A chart published by Deutsche Bank leaves no doubt that the party is well and truly over, with miners now cleaning up the mess and sacking the hired help.

Resources’ share of the ASX 200’s market cap has plunged to a six-year low, DB says, whereas banks have rocketed to a 10-year high – with the divergence accelerating in the past few months.

Resources companies now account for roughly 22% of the ASX 200, versus 36% at the peak of the boom in early 2008.

And most of the sector’s market value is taken up by the big four of BHP Billiton, Woodside, Rio Tinto and Newcrest Mining.

Fortescue Metals Group is 23rd on the list of Australia’s top 150 companies with a value of $A12.2 billion.

The next nearest thing to a home-grown Aussie mining champion is Iluka Resources at number 62.

The dearth of mining specialists in our top corporations is a reminder of how tough it is to make dough out of digging rocks, unless you are a multinational in the Pilbara with lowest quartile production costs and captive infrastructure.

This is particularly so when you are a small outfit faced with rising costs, lower prices and a distracted federal government obsessed with taxing the industry, not encouraging it.

Investors are betting things will get worse, with the likes of coal, iron ore, gold and copper all expected to suffer price declines in the next few years.

At least smaller miners may finally have a chance to get decent hired help as the heat comes out of the construction binge.

Even quality contractors such as Monadelphous, one of the biggest beneficiaries of the recent boom, is feeling the heat since warning of tougher times ahead at its recent profit announcement.

Investment bank Moelis & Company initiated coverage of Monadelphous with a “Sell” recommendation, saying the group’s high earnings are at risk as mining clients continue to put the squeeze on margins.

Out in the trenches, meanwhile, Perth-based Altona Mining says service companies are becoming much less choosy.

When the junior was doing a feasibility study on its $350 million Roseby copper project in Queensland 12-18 months ago, it asked contractors to quote an estimate for mining the deposit.

“We got one response,” said managing director Alistair Cowden.

“Now we get mining contractors ringing us – the market has changed quite dramatically,” he said at a luncheon.

Altona, which is now looking to sell all or part of Roseby rather than trying to raise project finance, compared its experiences in Australia with Finland, where it recently started commercial production at the Outokumpu copper and gold mine.

Labour costs in the Scandinavian country are well below Australian rates, Cowden said.

“Unskilled labour would be 35,000 euros ($A43,700) or less a year, and you don’t have to pay fly-in/fly-out costs,” Cowden said.

Altona avoided any major stuff-ups in the commissioning of its mine, partly due to the reliability of the local services sector.

“You let a contract to a Finn for 2 million euros or something, and ‘do this task by this date’, and they do it – there is never an over-run.”

“Hopefully our industry will head back towards that as we’re through this peak,” he said.

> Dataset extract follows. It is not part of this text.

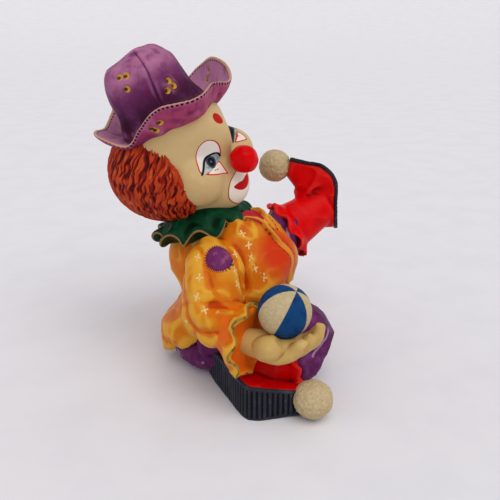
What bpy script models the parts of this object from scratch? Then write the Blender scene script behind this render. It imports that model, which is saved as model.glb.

Cowden’s views on Finland are echoed by the Fraser Institute’s most recent annual mining survey, published a few weeks ago.

It ranked Finland as the world’s top nation in terms of pro-investment policies.

The other top 10-ranked jurisdictions were Sweden, Alberta, New Brunswick, Wyoming, Ireland, Nevada, Yukon, Utah and Norway.

Finland and neighbouring Sweden have been in the top 10 for the past four and three years, respectively.

No sign of any Australia territory or state pushing into the upper echelons with WA, Australia’s top-ranked jurisdiction sliding to 15th place in the survey.

These results aren’t really surprising, given that Australia’s dysfunctional Labor Government continues to pander to the union movement and marginal electorates on the east coast.

Big miners are the class enemy, as are foreign 457 workers supposedly jumping the queue.

Making life easier for Australia’s unloved mining sector seems like a bridge too far for this particular government.